Nesses casos, muitos proprietários procuram aumentar a altura da barragem, o que nem sempre é a melhor solução. Isto porque aumenta a área alagada com perdas de vegetação nativa e a maior superfície de lâmina de água expõe a maiores perdas por evaporação. Quando é feita a ampliação da barragem, é de suma importância fazer arborização no entorno do açude, como preconiza o Código Florestal.

   Nas pequenas propriedades

 Algumas práticas conservacionistas podem resultar em melhor aproveitamento da água. Pelo menos garante água para o consumo humano e para alguns animais. Aqui me refiro à água subterrânea de pequenos poços – os chamados poços de balde. Quanto mais arborizada a área, maior será a infiltração da água das chuvas. Terraços em nível, pequenas barragens e a preservação dos baixios úmidos são medidas que fazem a diferença nas épocas de seca. Formei experiência nessa área aplicando os conceitos da cobertura vegetal – principalmente arborização e recuperação de um pequeno banhado de menos de um hectare. Um poço com diâmetro de 0,10 m e com profundidade de16,00 m era a única garantia de água no período de estiagens. Com o passar dos anos, a parte reflorestada e a várzea recuperada aumentaram a retenção de água. Agora, pequenos poços revestidos de tijolo e com bocal cimentado também garantem água mesmo nos meses críticos. Um desses poços tem apenas dois metros de profundidade. Escavado num leito pedregoso, manteve sempre uma lâmina de 0,30 m de água fria e cristalina, no mesmo período de escassez em que poços mais profundos da região secaram.
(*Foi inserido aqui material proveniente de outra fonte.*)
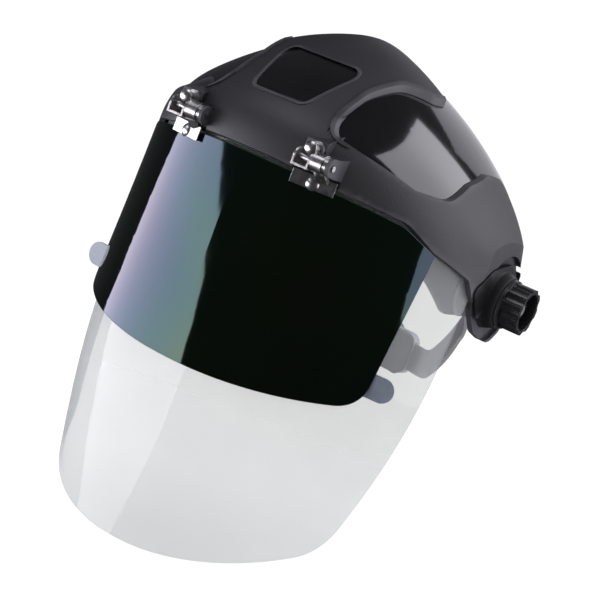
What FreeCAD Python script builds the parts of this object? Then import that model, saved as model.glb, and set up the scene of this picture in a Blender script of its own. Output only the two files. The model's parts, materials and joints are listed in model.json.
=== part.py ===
"""Industrial face shield: crown with clear window, flip-up dark shade and ratchet headgear.

Millimetres.  The origin is the middle of the crown's tilt axis, which runs from ear to ear.
+X is the wearer's left, -Y is the way the wearer looks and +Z is up.
"""
import FreeCAD, Part
import math
import os

V = FreeCAD.Vector

# ---------------------------------------------------------------- crown skin
CROWN_HALF_WIDTH = 105.0      # widest half width of the outer skin
CROWN_FRONT_REACH = 136.0     # plan centre to the brow
CROWN_REAR_REACH = 92.0       # plan centre to the (cut away) back of the skin
CROWN_CENTRE_Y = 0.0          # plan centre of the skin
CROWN_TOP_Z = 107.0           # highest point of the skin
PLAN_POWER = 2.1              # superellipse power of every plan section
WALL_TOP_SIDE_Z = 24.0        # the skin is upright below this height at the ears
WALL_TOP_FRONT_Z = 44.0       # and below this height at the brow
DOME_POWER_SIDE = 1.52        # how the skin closes towards the top, at the ears
DOME_POWER_FRONT = 1.30       # and at the brow
DOME_LEAN = 36.0              # how far the top of the dome lies in front of the plan centre
SKIN_FOOT_Z = -28.0           # the skin solid is closed off below this height
SKIN_FOOT_DEPTH = 50.0
FRAME_THICKNESS = 3.0
DOME_GAP = 0.15               # between the frame and the dome inside it
DOME_THICKNESS = 2.2
LIP_HEIGHT = 0.8              # raised lip around the openings of the frame
LIP_WIDTH = 2.8
BADGE_LIP_HEIGHT = 0.45
BADGE_LIP_WIDTH = 1.3
BADGE_DEPTH = 0.9             # from the frame's outer skin down to the panel in the badge opening
BADGE_CLEARANCE = 0.2
CORNER_X = 47.0               # centre of the rounded lower front corner of each side opening
CORNER_Z = 63.0
CORNER_RADIUS = 13.0
EAR_X = 100.0                 # outer face of the recessed ear plates
EAR_THICKNESS = 3.0
RECESS_RADIUS = 25.0          # scooped recess round the tilt knob
RECESS_WALL = 2.6
COLLAR_X = 101.2              # floor of the teardrop part of the recess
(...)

A vazão desse poço não permite sonhar com irrigação em escala, mas garante água potável de boa qualidade a uma família média. 
 O custo é destinar parte das terras à preservação dos mananciais.




   É desalentador ver a estiagem castigando os campos, as lavouras e as árvores perdendo as folhas. Os riscos de queimadas aumentam e parece não existirem alternativas de permanência no campo. Mas, quando chove, o cenário muda completamente e o ânimo se renova. É nesse momento de reflexão que nós humanos precisamos tomar consciência de que a natureza precisa ser  entendida e não hostilizada com mais destruição.Essa reverência aos ambientes naturais é uma forma de gratidão ao Princípio Criador que faz uma ligação entre o sagrado e a sustentabilidade. 

Lá no meio do brejal silencioso,  entre aromas e o adejar de borboletas, encontro mais um motivo de gratidão a Deus quando mato a sede com a água pura que brota das entranhas da terra.